Third, this AI approach tends heavily toward simulation and makes it hard to do scripted scenes or other triggered actions. Imagine implementing some actions on a trigger, such as having the agent approach the player when he comes into view. One might be tempted to try to implement that using just needs and advertisements, but the result will be brittle.
If particular one-off scripted behaviors are desired, it would be better to just manually manufacture appropriate action sequences and forcibly push them on the agent’s action queue. But in general, this overall approach is not very good for games that need a lot of triggered, scripted sequences (for example, shooter level designs). Needs-based AI works better for simulated worlds than for scripted ones.

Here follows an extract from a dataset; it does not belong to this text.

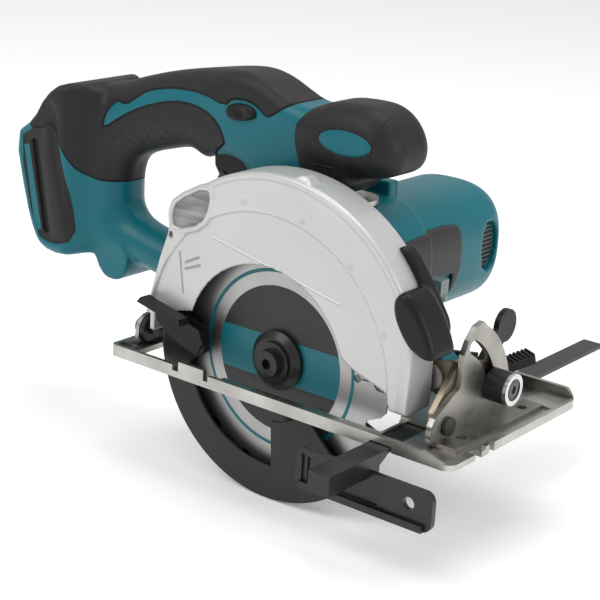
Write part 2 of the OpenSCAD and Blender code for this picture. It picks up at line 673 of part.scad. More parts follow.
// grey side panel with a recess that holds the lamp
module side_panel() color([0.18, 0.18, 0.19]) difference() {
  along_y(-4.5, 45.6) polygon([[motor[0] + 26.1, 86], [motor[0] + 30, 86], [66, 82], [69, 70],
    [69, 64], [66, 50],
    [60, 42], [motor[0] + 26.1, 42]]);
  bar_y(motor, motor_r + 0.05, -10, 16.2);
  along_y(-10, 46) polygon([[20, 84.5], [56.4, 62.4], [70, 50], [70, 30], [20, 30]]);
  // recess, open to the front and below
  block(56, 80, 3, 16, 30, 65);
}
module lamp_lens() color([0.75, 0.9, 0.85]) {
  translate([63, 9.5, 56]) scale([1, 1, 0.8]) sphere(4);
  block(57, 66, 6, 13, 57.5, 64.9);
}
module stator_can() color([0.55, 0.55, 0.56]) difference() {
  bar_y(motor, 25.5, 30, 66);
  bar_y(motor, 22.5, 29, 67);
}
module magnets() color([0.3, 0.3, 0.3]) along_y(31, 65) for (a = [30, 210])
  arc_band(motor, 18.6, 22.48, a, a + 120);
module brush_holders() color([0.6, 0.45, 0.2]) for (s = [-1, 1]) difference() {
  translate([motor[0] - 4.5, 71, s > 0 ? motor[1] + 10.5 : motor[1] - 26.5]) cube([9, 8, 16]);
  translate([motor[0] - 3, 72.2, motor[1] - 30]) cube([6, 5.6, 60]);
}
module brushes() color([0.15, 0.15, 0.15]) for (s = [-1, 1])
  translate([motor[0] - 2.98, 72.22, s > 0 ? motor[1] + 8.3 : motor[1] - 20.3]) cube([5.96, 5.56, 12]);
// ring about an axis along Y
module ring_y(p, ro, ri, y0, y1) difference() { bar_y(p, ro, y0, y1); bar_y(p, ri, y0 - 1, y1 + 1); }
// all ball bearings, each drawn as one ring that sits in its housing
module bearings() color([0.7, 0.7, 0.72]) {
  ring_y(ax, 10.99, 5.04, -24.4, -17.9);
  ring_y(ax, 9.49, 4.04, -6.9, -1.1);
  ring_y(idler, 7.99, 3.04, -23.9, -18.1);
  ring_y(idler, 7.99, 3.04, 9.1, 13.9);
  ring_y(motor, 9.49, 3.54, 9.2, 15.8);
  ring_y(motor, 9.49, 3.54, 92.5, 98.5);
}
// bolt through the beam that the depth lever tightens against the guide
module depth_bolt() color([0.6, 0.6, 0.6]) {
  bar_y(clamp_p, 2.9, -21.5, 30);
  bar_y(clamp_p, 5.4, -23.6, -21.45);
  // spacer between the guide and the handle's beam
  bar_y(clamp_p, 7.3, -18.8, -15.75);
}
module depth_lever() color([0.1, 0.1, 0.11]) difference() {
  union() {
    bar_y(clamp_p, 7, 16.5, 24);
    along_y(19, 24) {
      polygon([clamp_p + [-4, -4.5], clamp_p + [4, 4.5], clamp_p + [-26, 25], clamp_p + [-33, 19]]);
      spot(clamp_p + [-29.5, 22], 6);
    }
  }
  bar_y(clamp_p, 2.94, 10, 30);
}
module guard_stop() color([0.06, 0.06, 0.06]) bar_y(stop_p, 2.98, -30.6, -25.1);

// ---------- motor and gears ----------
module armature_shaft() color([0.7, 0.7, 0.72]) {
  bar_y(motor, 3, 0.4, 9);
  bar_y(motor, 3.5, 8.5, 100);
  along_y(0.5, 8) gear(pinion_n, gear_m1, motor, a1 + 180 + 180 / pinion_n);
}
module rotor_core() color([0.4, 0.4, 0.42]) along_y(31, 65) difference() {
  spot(motor, 17.6);
  spot(motor, 3.52);
  for (a = [0:30:330]) translate(motor) rotate(a) translate([11, -0.9]) square([8, 1.8]);
}
module commutator() color([0.75, 0.45, 0.2]) ring_y(motor, 8, 3.52, 70, 80);
module fan() color([0.85, 0.85, 0.82]) difference() {
  union() {
    ring_y(motor, 28, 3.52, 19, 20.6);
    ring_y(motor, 8, 3.52, 19, 28);
    along_y(20.5, 27) for (a = [0:30:330]) translate(motor) rotate(a) translate([7, -0.7]) square([20, 1.4]);
  }
}
module idler_shaft() color([0.68, 0.68, 0.7]) {
  bar_y(idler, 3, -23.5, 13.5);
  bar_y(idler, 4.4, -7.4, 8);
  along_y(-15.5, -7.5) gear(small_n, gear_m2, idler, a2 + 180 + 180 / small_n);
}
module idler_wheel() color([0.6, 0.6, 0.62]) along_y(1, 7) difference() {
  gear(wheel_n, gear_m1, idler, a1);
  spot(idler, 4.42);
}
module spindle() color([0.66, 0.66, 0.68]) difference() {
  union() {
    bar_y(ax, 6, -35.4, -24.45);
    bar_y(ax, 5, -24.5, -7);
    bar_y(ax, 4, -7.05, -0.6);
  }
  bar_y(ax, 3.02, -36, -20);
}
module spindle_gear() color([0.6, 0.6, 0.62]) along_y(-14.6, -8) difference() {
  gear(spindle_n, gear_m2, ax, a2);
  spot(ax, 5.02);
}
module inner_flange() color([0.3, 0.3, 0.31]) difference() {
  union() {
    bar_y(ax, 16, -34.4, -30.7);
    bar_y(ax, blade_bore / 2 - 0.03, -35.5, -34.3);
  }
  bar_y(ax, 6.02, -37, -30);
}
tip_r = blade_d / 2;
module tooth_gap(a) rotate(a) polygon([[tip_r - 1.4, 0], [tip_r + 3, -1.2], [tip_r + 3, 20],
  [tip_r * cos(15), tip_r * sin(15) - 1.0], [tip_r * cos(9) - 3.2, tip_r * sin(9) + 1.5],
  [tip_r - 9.5, 6.6], [tip_r - 10, 3.2], [tip_r - 7.6, 0.4]]);
module blade() color([0.7, 0.7, 0.72]) translate([0, 0, arbor_z]) difference() {
  along_y(blade_y - blade_t / 2, blade_y + blade_t / 2) difference() {
    circle(tip_r - 0.5);
    circle(blade_bore / 2);
    for (k = [0:teeth - 1]) tooth_gap(k * 360 / teeth);
    // expansion slots, each with a round end
    for (k = [0:3]) rotate(k * 90 + 4) {
      translate([50, -0.4]) square([12, 0.8]);
      translate([49, 0]) circle(2.1);
    }
  }
}
module blade_tips() color([0.5, 0.5, 0.5]) translate([0, 0, arbor_z])
  along_y(blade_y - kerf / 2, blade_y + kerf / 2) for (k = [0:teeth - 1]) rotate(k * 360 / teeth)
    polygon([[tip_r - 7.4, 0.42], [tip_r, 0], [tip_r - 0.4, 2], [tip_r - 7.2, 2.05]]);
module outer_flange() color([0.1, 0.1, 0.1]) difference() {
  union() {
    bar_y(ax, 15.5, -38, -35.62);
    cone_y(ax, 12.4, 15.5, -40.6, -38);
  }
  bar_y(ax, 3.05, -42, -35);
}
module blade_bolt() color([0.12, 0.12, 0.12]) difference() {
  union() {
    bar_y(ax, 3, -42, -22);
    bar_y(ax, 10.6, -42.2, -40.62);
    cone_y(ax, 6.8, 7.4, -46, -42.1);
  }
  along_y(-47, -42.8) translate(ax) circle(3, $fn = 6);
}

// ---------- lower guard ----------
module lower_guard() color([0.22, 0.22, 0.23]) difference() {
  union() {
    // near wall: a band at the rear, a full sector in front
    along_y(-42.6, -41.12) {
      arc_band(ax, 56, guard_r, 168, 275);
      arc_band(ax, 31, guard_r, 274, 317);
    }
    // rim, a hair clear of both walls, so that each is a solid of its own
    along_y(-41.1, -30.12) arc_band(ax, guard_r - 1.8, guard_r, 168, 338);
    // far wall and hub
    along_y(-30.1, -28.6) {
      arc_band(ax, 20.3, guard_r, 178, 338);
      difference() { spot(ax, 20.6); spot(ax, 15.55); }
      // lug that meets the rubber stop
      arc_band(ax, 20, 27, 20, 40);
    }
    ring_y(ax, 18.6, 15.55, -30.1, -27.8);
  }
  bar_y(ax, 15.55, -50, -20);
}
// finger lever, in front of the case, joined to the guard through the case's window
module guard_lever() color([0.12, 0.12, 0.12]) {
  translate([0, 0, arbor_z]) {
    along_y(-55.5, -48.6) polygon([[-50, 9.3], [-51, 12.6], [-78, 18.5], [-80.5, 15.5]]);
    along_y(-50.4, -48.6) polygon([[-43, -6], [-39, 2], [-41.5, 8], [-60, 13],
      [-72, 14.2], [-70, 6], [-56, -2]]);
    along_y(-49, -42.62) polygon([[-43, -6], [-40, -1], [-41, 7], [-46, 6], [-47, -4]]);
    along_y(-44.1, -42.62) polygon([[-41, 7], [-40, -4], [-60, -18], [-70, -14], [-70, 13], [-55, 12]]);
  }
}
// space of the flat coil return spring round the hub
module guard_spring() color([0.6, 0.6, 0.6]) ring_y(ax, 20.4, 19, -28.4, -27.7);

// ---------- controls ----------
trigger_p = [-52, 112];
module trigger() color([0.14, 0.14, 0.15]) difference() {
  union() {
    along_y(-6.8, 6.8) polygon([[-54, 109.6], [-46.6, 105], [-45.5, 101.4], [-60, 96],
      [-68, 93.9], [-72, 99.6], [-73, 111], [-70, 111.6]]);
    bar_y(trigger_p, 3, -6.8, 6.8);
  }
  bar_y(trigger_p, 1.55, -10, 10);
}
module lock_off() color([0.08, 0.08, 0.09]) {
  bar_y([-49, 131], 6, -19, 19);
}
module shaft_lock() color([0.1, 0.1, 0.1]) {
  bar_x([-16.3, arbor_z], 1.15, 7.6, 24);
  bar_x([-16.3, arbor_z], 3.6, 23.6, 27);
}
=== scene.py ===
"""Looks of the circular saw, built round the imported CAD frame. Lengths in the shapes are millimetres."""
import math

import bpy
import numpy as np
from mathutils import Matrix, Vector


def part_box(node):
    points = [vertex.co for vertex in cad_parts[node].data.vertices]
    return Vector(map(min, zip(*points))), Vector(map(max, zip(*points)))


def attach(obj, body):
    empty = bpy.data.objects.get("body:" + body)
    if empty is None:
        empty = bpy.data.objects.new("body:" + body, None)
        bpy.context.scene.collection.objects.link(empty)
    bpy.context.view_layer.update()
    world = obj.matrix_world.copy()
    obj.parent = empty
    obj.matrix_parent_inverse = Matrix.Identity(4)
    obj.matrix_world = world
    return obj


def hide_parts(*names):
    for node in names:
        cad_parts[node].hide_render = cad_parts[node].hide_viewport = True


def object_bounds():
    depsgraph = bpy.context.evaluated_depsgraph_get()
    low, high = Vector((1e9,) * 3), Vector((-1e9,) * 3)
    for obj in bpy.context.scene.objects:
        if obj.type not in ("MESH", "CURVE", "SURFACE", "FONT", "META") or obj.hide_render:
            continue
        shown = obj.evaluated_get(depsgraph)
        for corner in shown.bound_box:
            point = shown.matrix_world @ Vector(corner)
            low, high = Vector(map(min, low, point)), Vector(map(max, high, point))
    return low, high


MM = 0.001
FINE = 1.0          # grid step of the large sculpted shells
DETAIL = 0.8        # grid step of the shells with smaller features

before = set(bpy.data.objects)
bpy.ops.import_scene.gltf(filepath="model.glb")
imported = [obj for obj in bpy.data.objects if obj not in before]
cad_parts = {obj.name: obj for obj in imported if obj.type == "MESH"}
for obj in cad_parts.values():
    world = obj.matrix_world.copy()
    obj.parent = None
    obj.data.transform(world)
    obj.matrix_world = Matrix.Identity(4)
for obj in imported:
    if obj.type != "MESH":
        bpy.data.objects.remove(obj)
cad_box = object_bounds()

# ---------------------------------------------------------------- places from the frame


def box_mm(node):
    low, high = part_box(node)
    return np.array(low) / MM, np.array(high) / MM


def middle(node):
    low, high = box_mm(node)
    return (low + high) / 2


CAP_LOW, CAP_HIGH = box_mm("motor_cap")
ARBOR = middle("blade_tips")
MOTOR = middle("stator_can")
MOTOR_R = (CAP_HIGH - CAP_LOW)[2] / 2 + 1
MOTOR_END = CAP_HIGH[1]
DEPTH_PIN = middle("depth_pin")

# ---------------------------------------------------------------- camera, light and floor
CAMERA_AT = Vector((0.46833, -0.63866, 0.29789))
CAMERA_AZIMUTH = math.radians(37.173)
CAMERA_ELEVATION = math.radians(18.046)
CAMERA_ROLL = math.radians(3.322)
CAMERA_LENS = 96.7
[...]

Needs-based AI is computationally very efficient; only a trivial amount of the CPU is required to pick what to do and to handle the resulting action sequence. The system’s internals are very easy to understand; by just inspecting the agent’s internal needs values, you can get a good idea of why it does what it does. And by externalizing the set of possible actions into the world, the system also achieves great modularity—the AI can be “reconfigured” literally by adding or removing objects around the agent.
In spite of unusual design consequences, the needs-based approach is very capable, easy to implement, and effective at creating good characters. It’s a powerful tool for many situations.
Thanks to Ken Forbus and Richard Evans, from whom I’ve learned most of what I know about this style of AI.